February 12 is International Darwin Day – a day to celebrate scientific discovery and progress. Darwin’s observations on various species in the Galapagos islands were critical to his questioning their ancestors and helped lead to the formation of the Theory of Natural Selection. Today we look at another researcher who has spent considerable time in the Galapagos: Dr. Linda Cayot.
Dr. Cayot began working in the Galapagos in 1981, spending over two years studying and living with giant tortoises for her PhD from Syracuse University, and has continued doing research in the islands for almost 35 years. After completing her PhD, she became a herpetologist – a zoologist who studies reptiles and amphibians – for the Charles Darwin Research Station. She supervised the tortoise breeding program as well as Ecuadorian students who studies the reptiles of the Galapagos. She also began Project Isabela, aimed at ridding some of the islands of feral goats.
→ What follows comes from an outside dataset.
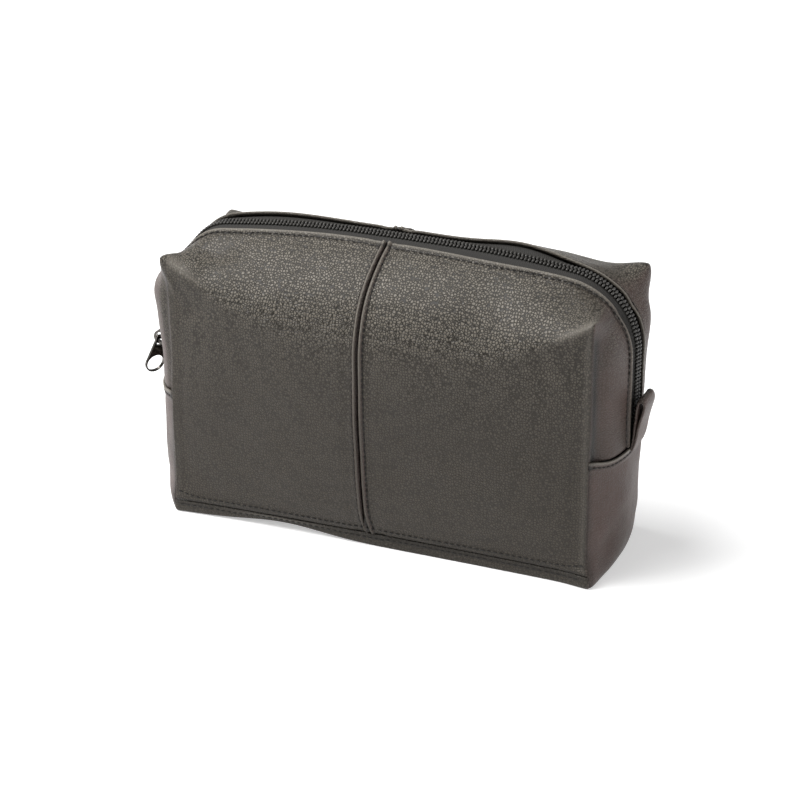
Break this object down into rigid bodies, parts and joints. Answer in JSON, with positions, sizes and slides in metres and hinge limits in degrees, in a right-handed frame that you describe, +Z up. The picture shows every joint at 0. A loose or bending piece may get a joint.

In 2008, she became the Galapagos Conservancy’s Science Advisor. As part of this role, Cayot continues to collaborate with the Galapagos National Park Service in strategizing and planning future conservation efforts for tortoises throughout the islands. She is a staunch supporter of conservationism and has published many papers on the species of the islands.
Throughout her career, Cayot worked extensively with Lonesome George, the only Pinta Island tortoise that remained in the world. She worked for years trying to get Lonesome George to breed. On June 24, 2012, Lonesome George died of old age and his subspecies became extinct. Cayot had this to say, “Lonesome George has been a conservation icon for Galapagos since he was first found in 1972. He reminds us of the devastation that humans did in these islands in previous centuries and he remains, in death, a challenge to us all to ensure that humans work to preserve all of the other animals and plants of the islands and, in fact, of all the world.”